The Winter Soldier (2014)
Proof that the 1970s paranoia thriller could be transplanted whole into a superhero film — down to the casting of Robert Redford, the hunted everyman of Condor, now on the other side of the desk. Trent Opaloch's cooler documentary palette and reactive handheld fighting (the camera flinching at blows rather than anticipating them) ground the spectacle in Beltway-thriller grit. Watch the elevator scene: before a single punch, the hero reads the room — a hand drifting toward a holster, a bead of sweat — and the film shows you that perception, not power, is his real gift.

Sicario (2015)
Roger Deakins shoots the borderland like geology: vast frames that dwarf human figures without romanticizing the space — the Western's landscape stripped of its myth. But the film's real argument is in the blocking. Watch where Villeneuve keeps placing his protagonist: in doorways, in back seats, at the edges of briefings where the real plan is decided elsewhere. She is competent, she perceives clearly, and the film systematically converts her from actor into witness. It borrows Chinatown's cruelest device — the investigator locked out of the rooms where her case is actually decided — and makes you feel the exclusion in every composition.
Why watch these together? Because they form a fifty-year conversation, and the echoes are the reward. Z invents the grammar; the 1970s films deepen it into dread; the modern films smuggle it into blockbusters.

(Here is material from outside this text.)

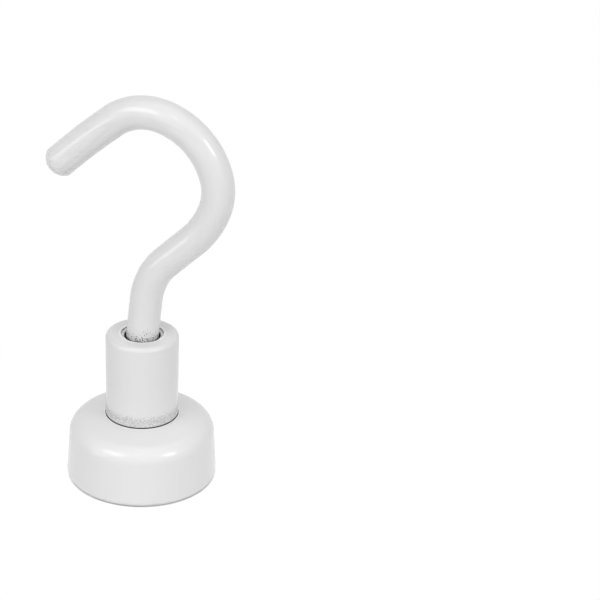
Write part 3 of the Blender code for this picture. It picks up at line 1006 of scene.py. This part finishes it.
class MAGHOOK_OT_stage(bpy.types.Operator):
    """Sets the camera, the floor, the soft lights and the white surroundings"""
    bl_idname = "maghook.stage"
    bl_label = "Stage"

    camera_place = (0.083709, -0.217304, 0.139471)
    nearest = 0.001
    aim = (0.0, 0.0, 0.020)
    sheen_distance = 0.60
    fill_distance = 0.66
    floor_radius = 3.0
    floor_points = 128
    covered = 0.00065
    contact_fade = 0.00010
    contact_shade = 0.80
    # name, azimuth from -Y towards +X, elevation, width, height, radiance. A sheen is only seen
    # mirrored in the coat, and a fill, which stands further off, only lights it.
    lamps = (
        ("left_sheen", -28.0, 36.0, 0.34, 0.22, 4.0),
        ("right_sheen", 67.0, 31.0, 0.18, 0.17, 7.5),
        ("top_sheen", 20.0, 54.0, 0.08, 0.10, 6.0),
        ("flank_sheen", -46.0, 4.0, 0.24, 0.10, 3.5),
        ("overhead_sheen", 20.0, 88.0, 0.50, 0.30, 0.6),
        ("left_fill", -31.0, 34.0, 0.55, 0.40, 2.50),
        ("right_fill", 68.0, 31.0, 0.29, 0.26, 3.55),
        ("side_fill", 115.0, 15.0, 0.88, 0.88, 0.60),
        ("front_fill", 20.0, 5.0, 0.88, 0.66, 1.42),
        ("overhead_fill", 20.0, 88.0, 0.88, 0.88, 0.78),
        ("back_fill", 201.0, 10.0, 0.88, 0.66, 0.90),
        ("under_fill", 20.0, -60.0, 0.55, 0.55, 3.60),
    )

    def execute(self, context):
        stage = context.scene.magnetic_hook.stage
        context.scene.view_settings.view_transform = "Standard"
        self.add_camera(context, stage)
        for lamp in self.lamps:
            self.add_lamp(stage.key, *lamp)
        self.add_floor(stage)
        self.add_world(context, stage)
        return {"FINISHED"}

    def add_camera(self, context, stage):
        bpy.ops.object.camera_add(location=self.camera_place)
        camera = context.object
        camera.name = "camera"
        look = Matrix.Rotation(stage.turn, 3, "Z")
        look = look @ Matrix.Rotation(QUARTER_TURN - stage.tilt, 3, "X")
        look = look @ Matrix.Rotation(stage.roll, 3, "Z")
        camera.rotation_euler = look.to_euler()
        camera.data.lens = stage.lens
        camera.data.clip_start = self.nearest
        context.scene.camera = camera

    def add_lamp(self, key, name, azimuth, elevation, width, height, radiance):
        """An area light whose face has the given radiance."""
        azimuth, elevation = math.radians(azimuth), math.radians(elevation)
        away = Vector((
            math.sin(azimuth) * math.cos(elevation),
            -math.cos(azimuth) * math.cos(elevation),
            math.sin(elevation),
        ))
        mirrored = name.endswith("sheen")
        distance = self.sheen_distance if mirrored else self.fill_distance
        bpy.ops.object.light_add(type="AREA", location=Vector(self.aim) + away * distance)
        light = bpy.context.object
        light.name = name
        light.rotation_euler = away.to_track_quat("Z", "Y").to_euler()
        light.data.shape = "RECTANGLE"
        light.data.size = width
        light.data.size_y = height
        light.data.energy = key * radiance * math.pi * width * height
        light.visible_camera = False
        light.visible_diffuse = not mirrored
        light.visible_glossy = mirrored

    def add_floor(self, stage):
        """A wide floor, open where the pot covers it, so that the magnet is lit from below."""
        opening = POT_HIGH.x - self.covered
        bpy.ops.object.select_all(action="DESELECT")
        bpy.ops.mesh.primitive_circle_add(
            vertices=self.floor_points, radius=opening, location=ORIGIN,
        )
        floor = bpy.context.object
        floor.name = "floor"
        bpy.ops.object.mode_set(mode="EDIT")
        bpy.ops.mesh.select_all(action="SELECT")
        bpy.ops.mesh.extrude_edges_move()
        spread = self.floor_radius / opening
        bpy.ops.transform.resize(value=(spread, spread, 1.0), center_override=ORIGIN)
        bpy.ops.mesh.select_all(action="SELECT")
        if bmesh.from_edit_mesh(floor.data).faces[:][0].normal.z < 0:
            bpy.ops.mesh.flip_normals()
        bpy.ops.object.mode_set(mode="OBJECT")
        floor.data.materials.append(self.floor_material(stage))

    def floor_material(self, stage):
        """White and shaded where it is seen, plain grey as light, and clear from below."""
        material = bpy.data.materials.new("floor_white")
        material.use_nodes = True
        material.cycles.emission_sampling = "NONE"
        material.node_tree.nodes.clear()
        wire = Wiring(material.node_tree)
        side = wire.node("ShaderNodeNewGeometry").outputs["Backfacing"]
        away = wire.reach(wire.node("ShaderNodeTexCoord").outputs["Object"])
        near = POT_HIGH.x - stage.contact_reach, POT_HIGH.x + self.contact_fade
        grey = wire.ramp(away, *near, self.contact_shade, stage.floor_diffuse)
        strength = wire.ramp(away, *near, 0.0, stage.floor_glow)
        shade = wire.feed(wire.node("ShaderNodeBsdfDiffuse"), Color=grey).outputs[0]
        glow = wire.feed(wire.node("ShaderNodeEmission"), Strength=strength).outputs[0]
        near_seen = wire.fill(wire.node("ShaderNodeAddShader"), shade, glow)
        far = wire.ramp(away, stage.shade_reach / 3, stage.shade_reach)
        white = wire.node("ShaderNodeEmission").outputs[0]
        seen = wire.fill(wire.node("ShaderNodeMixShader"), far, near_seen, white)
        bounce = (stage.floor_bounce,) * 3 + (1.0,)
        plain = wire.feed(wire.node("ShaderNodeBsdfDiffuse"), Color=bounce).outputs[0]
        above = wire.fill(wire.node("ShaderNodeMixShader"), shown_rays(wire), plain, seen)
        clear = wire.node("ShaderNodeBsdfTransparent").outputs[0]
        result = wire.fill(wire.node("ShaderNodeMixShader"), side, above, clear)
        wire.feed(wire.node("ShaderNodeOutputMaterial"), Surface=result)
        return material

    def add_world(self, context, stage):
        """White where it is seen, mirrored or seen through, and a softer level as light."""
        world = bpy.data.worlds.new("surroundings")
        context.scene.world = world
        world.use_nodes = True
        wire = Wiring(world.node_tree)
        level = (stage.ambient,) * 3 + (1.0,)
        tint = wire.mix(shown_rays(wire), level, (1.0, 1.0, 1.0, 1.0))
        wire.join(tint, world.node_tree.nodes["Background"].inputs["Color"])


class MAGHOOK_PT_pieces(bpy.types.Panel):
    """Builds each piece of the hook"""
    bl_idname = "MAGHOOK_PT_pieces"
    bl_label = "Magnetic Hook"
    bl_space_type = "VIEW_3D"
    bl_region_type = "UI"
    bl_category = "Magnetic Hook"

    def draw(self, context):
        for operator in OPERATORS:
            self.layout.operator(operator.bl_idname)
        settings = context.scene.magnetic_hook
        for group in HookSettings.__annotations__:
            box = self.layout.box()
            box.label(text=group.title())
            for name in getattr(settings, group).__annotations__:
                box.prop(getattr(settings, group), name)


OPERATORS = (
    MAGHOOK_OT_pot, MAGHOOK_OT_collar, MAGHOOK_OT_rod, MAGHOOK_OT_magnet, MAGHOOK_OT_bed,
    MAGHOOK_OT_screw, MAGHOOK_OT_ring, MAGHOOK_OT_stage,
)
GROUPS = (
    PotSizes, CollarSizes, RodSizes, MagnetSizes, FastenerSizes, Finishes, Stage, HookSettings,
)


def register():
    for item in (*GROUPS, *OPERATORS, MAGHOOK_PT_pieces):
        bpy.utils.register_class(item)
    bpy.types.Scene.magnetic_hook = PointerProperty(type=HookSettings)


def unregister():
    del bpy.types.Scene.magnetic_hook
    for item in reversed((*GROUPS, *OPERATORS, MAGHOOK_PT_pieces)):
        bpy.utils.unregister_class(item)


def main():
    register()
    for name in ("pot", "collar", "rod", "magnet", "bed", "screw", "ring", "stage"):
        getattr(bpy.ops.maghook, name)()


if __name__ == "__main__":
    main()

You'll see the same devices mutate across decades: Z's vérité chaos becoming Greengrass's chasing camera; the Manchurian Candidate's reality-swapping montage becoming the Parallax test reel; Condor's hunted analyst becoming Redford's own late-career reversal in The Winter Soldier. And you'll start noticing the deepest through-line of all: in each film, the decisive question is never "who will win the fight?" but "who is allowed to see — and what can seeing accomplish?" Some of these heroes act on the world; some can only watch it. The filmmaking always tells you which, before the story does. Pay attention to where the camera stands, whose eye it borrows, and what it withholds. That's where the truth of each of these films lives.